Venus, brilliant at magnitude -3.9, stands closer to the Sun in our evening twilight than Jupiter and is unlikely to be seen from our latitudes. Mercury, much fainter, enters the same area of sky following its superior conjunction on the Sun’s far side on the 7th and is even less likely to be seen.
Mars dims from magnitude -1.4 to -0.8 this month as its distance grows from 86 million to 106 million km and its diameter shrinks from 16 to 13 arcseconds. Telescopes still show some detail on its rusty surface, but it, too, stands lower each evening and by the month’s end it sets before midnight BST. Look for Mars 7° below the gibbous Moon on the evening of the 14th.

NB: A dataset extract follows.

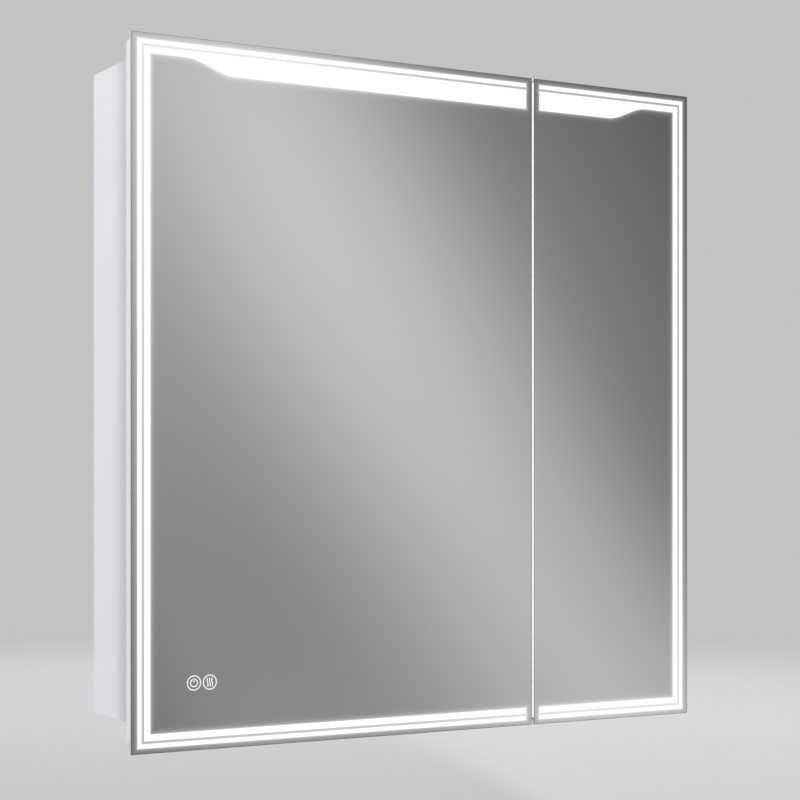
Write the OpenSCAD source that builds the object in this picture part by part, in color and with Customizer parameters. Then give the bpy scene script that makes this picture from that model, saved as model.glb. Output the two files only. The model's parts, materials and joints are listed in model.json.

The opposing motions of Mars and Saturn mean that their separation in the sky decreases to 11°, with Saturn fainter at magnitude 0.2 to 0.4 and noticeably above-left of Mars by the month’s end. The red supergiant star Antares in Scorpius lies 6° below Saturn while the Moon stands 5° above-right of Saturn on the 15th and 9° to the planet’s left on the 16th.
Viewed telescopically, Saturn appears 18 arcseconds wide at mid-month with the north face of the rings inclined 26° towards us and 40 arcseconds from side to side. Saturn’s main moon, Titan, shines at magnitude 8.5 and is best seen through a telescope as it orbits every16 days. Catch it 3 arcminutes west of Saturn on the 4th and 20th, and a similar distance east on the 11th and 27th.
It happens that my previous note was timely in its warning about noctilucent clouds. The first good displays were sighted within a couple of days, appearing as electric-blue cirrus-like banks low above the north-western horizon after dusk and shifting round into the north-east before dawn. Composed of ice-crystals some 82 km above the ground, we should expect further shows until mid-August.